Now that I’ve come back to the image of Magritte’s lovers against the backdrop of a different situation, the revised poem is no longer about Sartrean freedom. In fact, it’s not even a revised version; it’s a new poem altogether—this time about how words can be a hindrance and a burden. This actually builds upon a theme that recurs in my poetry, and in a way, I am repeating myself in this piece. But it’s what had come out—suggesting perhaps that the situation hasn’t changed or I haven’t changed, and I am full of the same festering ideas.

In any case, this is how I imagine a literary critic would close-read “Discourse,” assuming her omniscience about and preference for the author’s intentions. (However, the nice thing about readers who are not you is how they bring out what you never realized about yourself through your work. This is another high that workshops give me.)
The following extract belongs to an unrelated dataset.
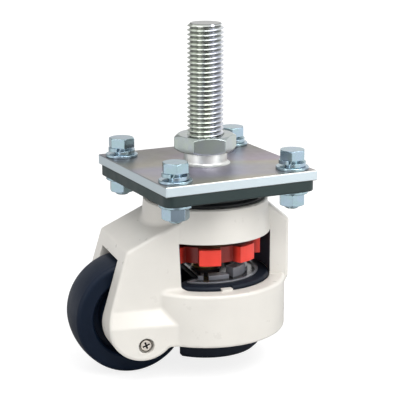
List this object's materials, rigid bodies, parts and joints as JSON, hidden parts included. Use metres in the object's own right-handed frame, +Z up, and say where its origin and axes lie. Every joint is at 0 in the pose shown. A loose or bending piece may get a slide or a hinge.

Magritte’s painting is called The Lovers, while the title of the poem is “Discourse.” Their juxtaposition may bring to mind Roland Barthes’A Lover’s Discourse, an erudite literary meditation on eros. As a discourse, love has its own grammar, like the grammar of the polarity between attraction and antagonism. To survive or succeed in love, you have to know its rules.

The first stanza gives us a situation. The persona is addressing someone with whom she presumably has had many discussions: “After we had said so many things....” The nature of their conversations is labyrinthine. This is suggested by the allusion to the minotaur’s maze, which Theseus escapes by following Ariadne’s thread. In terms of the associations in the poem, this myth may represent the intellectual work that philosophers or logicians engage in. After all, they are ones who step over “the corpses of slain propositions/ along the path of valid argument.” However, what should have been a triumphant journey out of the labyrinth is belied by the persona’s thoughts. The stanza ends with a contrast between surface clarity (“sunlit exit”) and deep obfuscation (“our hidden darkness”). It seems that they are not yet outside the real maze. And as the next verses suggest, it is not the logical or rational maze, but the emotional or relational one.

The next stanza is the part that talks about the painting. There is no description of the otherwise bare background or the colors; the focus is on the enshrouded heads fused in a passionate kiss, one a man and the other a woman. The subsequent lines immediately relate the image to the predicament described by the persona in the first part of the poem, by means of a synecdoche: “What if we are just mouths....” The mouth is used both to kiss and to speak, actions that cannot be performed at the same time. It is the lovers in Magritte’s painting who are kissing, and the characters in the poem—who may or may not be lovers—who are speaking. Both activities, whose typical objective is to achieve a connection, fail in some crucial way in both stories. The kissing lovers are hindered by their masks, while the persona and her addressee are hindered by words.

This interpretation of words as futility and as hindrance is developed in the last two stanzas. Words “whirl down the drain of talk.” The idiom about something “going down the drain” means that something important is lost or wasted. Another waste is an unopened letter whose contents will not be read. These two metaphors suggest something about the nature of the characters’ conversations. When they talk, it is of useless things; what is important remains unsaid: “... we can only speak of ideas, never of stories.” The final stanza equates the obscuring cloth to the words of discourse. The reference to a medieval instrument of execution—the garrote—expresses what the persona feels, which is akin to strangulation (however, the poem is ultimately silent about the other’s state of mind). Incidentally, a person who is condemned to die by garrote usually dons a head cloth. The poem ends with the persona’s wish—“If only/ I could see your face”—which may be read as futile in light of the all obstacles described.